I will not ask if Hassan went to any of the main squares on 25 January or any of the following 18 days. Personally, I was in Tahrir with thousands of other Egyptians seeking a better future and dreaming of a country that is befitting of us.

Time passed and after chanting against Mubarak, we began to chant against the military. At the time, I felt this is true revolution; a revolution that is not targeting any specific person but a revolution that genuinely wants to overthrow the entire regime.

Perhaps because I am a history student, I tried to discover which regime everyone was demanding to overthrow. Was it Mubarak’s regime, the July regime, or the deep patriarchal regime that is embedded in the Egyptian state since Mohamed Ali founded at the beginning of the 19th century?

I will not speak for others since each of us had plenty of reasons to overthrow the regime. Personally, I couldn’t help but feel that I was sometimes chanting against the injustice, oppression and humiliation that thousands of Egyptian farmers suffered when they were drafted into Mohamed Ali’s army. Those wretched souls whose history I studied in much detail, as if I was their contemporary.

I found myself making comparisons between our revolution in Tahrir and the many revolutions that occurred across Egypt from Alexandria to Aswan against the pasha’s unjust policies, then against the policies of his successors and kin. These are revolutions they did not teach us in school, only focusing on indoctrinating us about the history of our revolutions against foreign occupiers.

I also drew parallels between what we did on 28 January 2011 and what our fathers did on 9-10 June 1967. In a unique paradox of history, the masses back then took to the streets objecting to President Gamal Abdel Nasser’s decision to abdicate, demanding that he remains in power, although he had admitted his responsibility for our appalling defeat.

Since I began teaching at university, each time I taught my students about the Naqsa, or setback, I would tear up out of pity for the conditions of the country at the time and grateful that I did not live those difficult years. Over the past two years, however, I was finally able to overcome this complex because I realised that the ruler dealt with his people as if they were children (or sheep) who would feel lost without him and demanded that he stay even though he is the cause of their misery.

Thus, I viewed 28 January 2011 as the day we were finally able to rid ourselves of this burdensome legacy. It is the day when we did what we should have done on 9-10 June: demand the overthrow of the regime.

Over the past two years martyrs have fallen, people were injured, others were blinded, and I hoped that our efforts and sacrifices would be crowned with a constitution that translates our aspirations and dreams into a written document that we cherish and take pride in. That it would be an expression of what we strove to achieve.

Personally, I hoped for a constitution that subjects the military institution to elected civilian supervision. My reading of Egypt’s modern history revealed that without this type of supervision by society of this key institution, there would be no deterrence on what it could do. While it is true that as Egyptians we did not raise the banner of the constitution in the 1870s in an attempt to rein in the army, but to curtail the powers of the khedive, there is no doubt that a strong state headed by the khedive was the outcome of militarising society as a whole since the beginning of the century.

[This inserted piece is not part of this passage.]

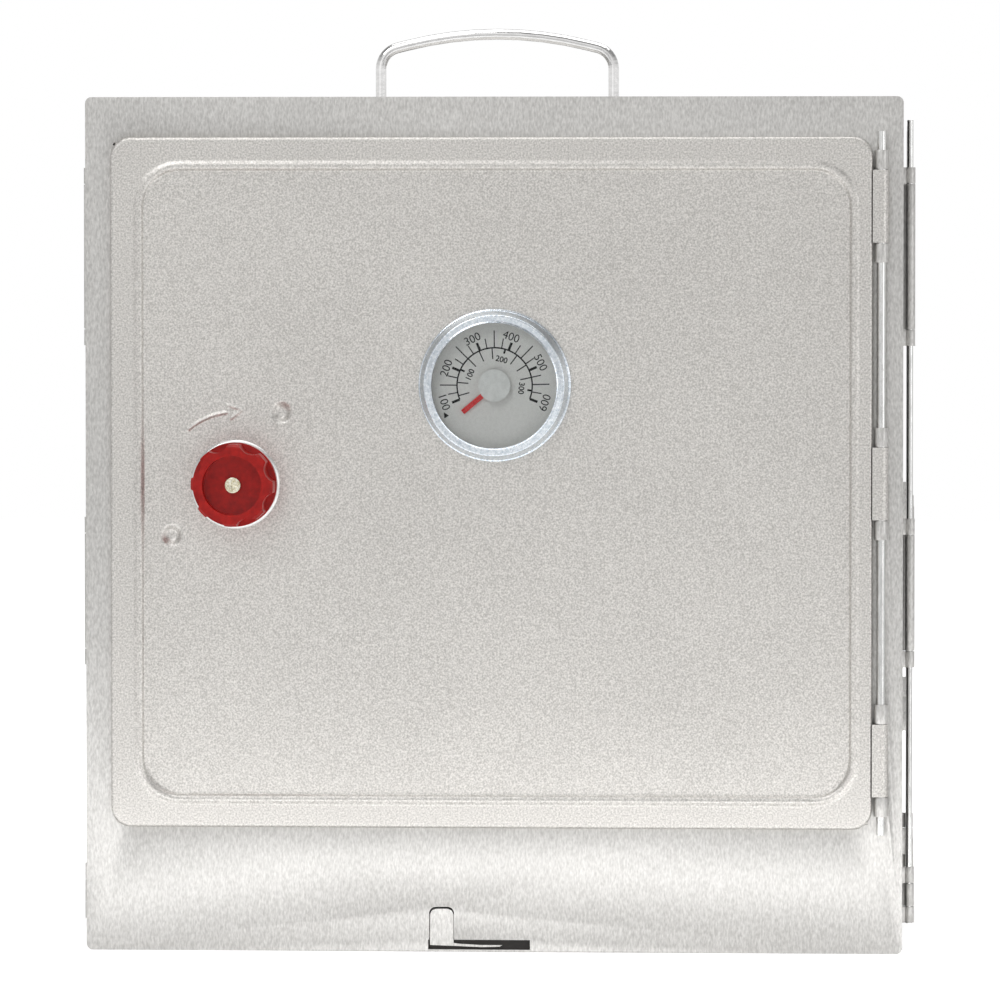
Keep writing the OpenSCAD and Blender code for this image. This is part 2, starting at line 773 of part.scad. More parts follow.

Under Abdel Nasser, however, I am certain that although the balance of power — militarily, diplomatically and economically — was not in our favour, the gravity and depth of the defeat was, primarily, because of the absence of any public supervision of the army institution.

There is no stronger evidence of the lack of this supervision than the well-known story about Abdel Nasser’s meeting with army commanders a few days before the war when he asked about the army’s readiness to fight, and Field Marshal Abdel Hakim Amer responded: “On my life, Mr president.”

I was looking forward to a constitution that clearly states that the minister of defence would be a civilian, embodying the notion of public supervision of the army. Instead, the constitution added a new article directly stating that the minister of defence must be an officer of the Armed Forces (Article 195).

I hoped that the constitution would stipulate the right of an elected parliament to oversee the army’s budget, but instead the constitution assigned this sensitive duty to the National Defence Council which is membered by a majority of military personnel (Article 197).

I aspired for a constitution that clearly bans the trial of civilians in military courts, but instead Article 198 of the new constitution confirms this is possible.

I wanted the new constitution to clearly state that draft into the army is a national duty for the youth to serve the country and they can only be recruited to defend the homeland, in order to end the farcical practice of sending our drafted recruits to companies, restaurants and utilities run by the army for their own profit. But the constitution does not include any clause to this effect.

When we created a modern army at the beginning of the 19th century we were not able as a society to subject this genie to our will, and failed to curb its domination. In the 20th century, the lack of supervision by society of the army resulted in establishing a corrupt political regime that obstructed the transition to democracy and inflicted upon us a military defeat that is unlike any other in modern history.

After our revolution succeeded, we had hoped that we would write a constitution that avoided these mistakes and corrected these historic blunders for which we paid dearly. Instead, Hassaan and his colleagues in the Constituent Assembly gave us a retarded and oppressive constitution that fails to achieve one of our key and fundamental goals.

Therefore, despite Hassaan’s rant about humanity envying us for this document, we will not back down until we rescind this wretched constitution.